Der Clown
Der Clown
Am Abend, wenn der Clown seine Maske ablegte und er sich selbst im Spiegel sah, überkam ihn immer wieder der Ekel vor sich selbst, vor dieser Rolle, die zu spielen er in alle Ewigkeit verdammt war. Er hatte sie nicht gewählt; sie hatten ihm keine Wahl gelassen. Einmal ein Clown, immer ein Clown.
Dieses Wesen, das Tag für Tag den Clown spielte, zur Belustigung der anderen, hatte nichts mehr mit dem Menschen gemeinsam, der abends erschien, nachdem die Schminke Stück für Stück vom Gesicht gewischt war. Er war nicht so, wie er den anderen erschien; anders, er war anders.
Kein Mensch hatte ihn je gesehen, den Menschen hinter der Maske. Sie sahen immer nur die Oberfläche, sie waren ja so oberflächlich, gingen auf niemanden genauer ein, und schon gar nicht auf einen Clown, dessen Charakter ja so offensichtlich schien.
Vielleicht hatte er sich diese Rolle ja deswegen ausgewählt. Vielleicht hatte er Angst, sein wahres Gesicht zu offenbaren. Er war sich dessen selber nicht mehr sicher.
Er hoffte immer noch, daß eines Tages jemand kommen würde, ihn anrühren und aus seiner Lethargie, aus seiner Rolle und seiner Scheinwelt befreien würde. Aber genau so, wie er diesen Tag und diesen Menschen herbeisehnte, fürchtete er ihn, denn was würde ihm bleiben, wenn er nicht mehr der Clown war?

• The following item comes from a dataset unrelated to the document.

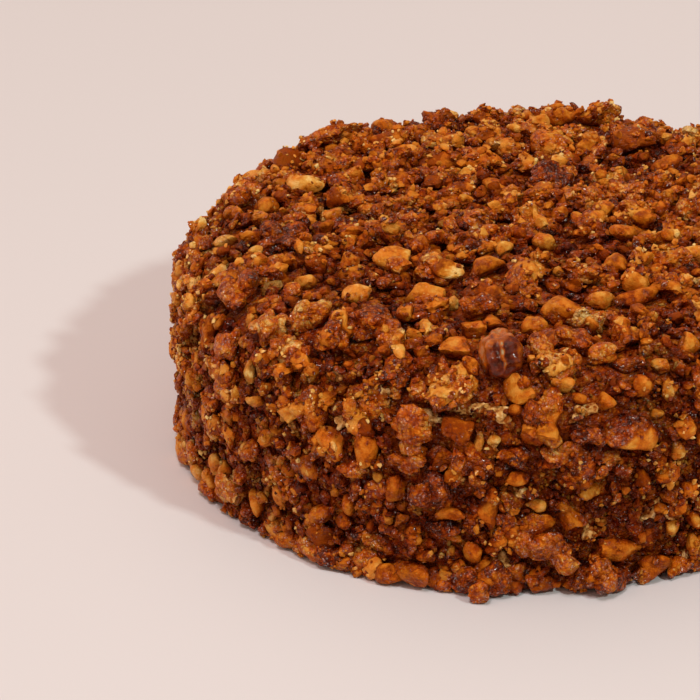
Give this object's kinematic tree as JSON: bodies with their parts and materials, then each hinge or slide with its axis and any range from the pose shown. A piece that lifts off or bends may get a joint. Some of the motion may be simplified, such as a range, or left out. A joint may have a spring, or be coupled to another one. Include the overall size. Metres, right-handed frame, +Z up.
{
  "type": "praline nut cake",
  "caption": "Whole round cake, uncut, its top and side pressed all over with lumps of caramelised nut praline; rests on a flat underside.",
  "frame": {"origin": "centre of the flat underside, on the cake's own upright axis", "axes": "+Z up; the side that faces the viewer is at -Y, and +X is to the viewer's right"},
  "size_m": [0.2, 0.204, 0.0698],
  "materials": {
    "praline": "crumbly caramelised nut praline, amber to dark brown, with glossy sugar glints",
    "golden_nut": "toasted nut flesh under a thin film of caramel",
    "dark_nut": "whole dark nut in hard glossy caramel"
  },
  "bodies": {
    "root": {"cake": "praline", "top_cluster": "praline", "edge_cluster": "praline", "edge_lump": "praline", "foot_cluster": "praline", "foot_lump": "praline", "side_flake": "golden_nut", "dark_nut": "dark_nut"}
  },
  "joints": []
}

Wer würde ihm bleiben?
Sie würden es nicht akzeptieren, nie, sie würden ihn hassen, nicht dafür, daß er sie angelogen hatte, sondern daß er diese Lüge aufgegeben hatte, den Vorhang ein für alle Mal geschlossen hatte.

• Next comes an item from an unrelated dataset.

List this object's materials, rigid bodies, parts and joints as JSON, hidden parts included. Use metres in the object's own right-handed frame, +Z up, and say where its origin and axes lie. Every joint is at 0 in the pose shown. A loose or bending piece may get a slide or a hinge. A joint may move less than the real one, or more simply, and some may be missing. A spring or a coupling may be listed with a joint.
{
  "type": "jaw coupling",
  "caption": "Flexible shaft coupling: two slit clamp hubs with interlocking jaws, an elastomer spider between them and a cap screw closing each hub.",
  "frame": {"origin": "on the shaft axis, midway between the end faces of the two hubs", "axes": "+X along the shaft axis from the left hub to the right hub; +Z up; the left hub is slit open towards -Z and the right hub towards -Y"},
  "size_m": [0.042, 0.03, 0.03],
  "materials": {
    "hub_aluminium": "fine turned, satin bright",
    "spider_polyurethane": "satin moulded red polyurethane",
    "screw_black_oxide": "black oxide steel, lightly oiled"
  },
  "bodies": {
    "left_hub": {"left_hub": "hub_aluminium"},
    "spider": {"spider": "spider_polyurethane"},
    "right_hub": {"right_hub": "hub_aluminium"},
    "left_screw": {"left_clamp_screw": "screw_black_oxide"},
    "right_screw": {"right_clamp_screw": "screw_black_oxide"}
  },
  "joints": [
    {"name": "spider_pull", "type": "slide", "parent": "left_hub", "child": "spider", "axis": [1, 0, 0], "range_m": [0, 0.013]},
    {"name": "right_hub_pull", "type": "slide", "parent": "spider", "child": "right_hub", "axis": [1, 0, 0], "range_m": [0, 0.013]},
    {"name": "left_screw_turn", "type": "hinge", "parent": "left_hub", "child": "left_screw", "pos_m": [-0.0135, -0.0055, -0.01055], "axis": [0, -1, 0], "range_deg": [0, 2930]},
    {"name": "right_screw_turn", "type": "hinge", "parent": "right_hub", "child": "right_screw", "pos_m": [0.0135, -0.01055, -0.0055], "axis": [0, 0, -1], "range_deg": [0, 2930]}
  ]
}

Sie liebten das Schauspiel, sie liebten sein Schauspiel, aber sie liebten nicht ihn. Sie konnten nur seine Rolle lieben, nicht aber ihn, weil sie ihn gar nicht kannten.
Früher hatte er nie das Bedürfnis gehabt, sich anderen zu öffnen; er hatte Angst gehabt.
Dann war es zu spät gewesen. Keiner hätte ihm mehr zugehört. Keiner hätte es wahrhaben wollen, daß er, der umjubelte, beliebte, geliebte Clown auch sehr ernst sein konnte, auch ernst sein wollte. Er nahm viele Dinge ernst, auch wenn es nie so schien.
Es war ein Selbstschutz gewesen, diese Rolle des Clowns, ein Schutz vor der grausamen Ralität. Er hatte Freunde gesucht, aber er konnte sie nur finden, indem er ihnen etwas vorspielte, indem er Scherze machte, sich ihnen anpaßte und auf ihren Level begab. Er wollte es nicht; er wollte es nie.
Aber was blieb ihm jetzt? Er hatte keine andere Wahl; noch mußte er weiterspielen.
Was, wenn eines Tages der Retter kam? Würde er sich diesem Menschen öffnen, auf seine Hilfe vertrauen? Würde dieser Mensch ihm unter die Arme greifen, ihm zur Seite stehen, ihn auf den ersten, ungleich schwersten Schritten stützen?
Wenn nicht, würde er nicht einmal den ersten Schritt bewältigen. Er würde zusammenbrechen, untergehen, und sie, sie würden ihn treten, ihn auf die Beine zerren, ihn schminken und zwingen, den Clown zu spielen. Wie er es doch schon immer getan hatte.
Alleine war er so hilflos, so hilflos, wie er es abends war, wenn er in seinem Bett lag und stumm schrie, schrie, daß er anders sei, kein Clown, kein Spaßvogel; er wollte ernstgenommen werden, warum konnte es keiner? Warum wollte es keiner?
So oft hatte er schon nach Antworten gesucht, so oft hatte er keine gefunden. Es mußte diese Antworten geben, doch wo, wo waren sie? War er nicht fähig, sie zu finden? Wollten sie nicht gefunden werden? Sollten sie eines Tages zu ihm kommen? Oder war der Zeitpunkt, an dem er sie aus eigener Kraft finden konnte, noch nicht erreicht?
Oder mußte er auf seinen Retter warten?
Wieder fand er keine Antwort.
Schweigend ging er zu Bett, schreiend schlief er ein, wohl wissend, daß er morgen wieder aufstehen, sich schminken und den Clown spielen würde.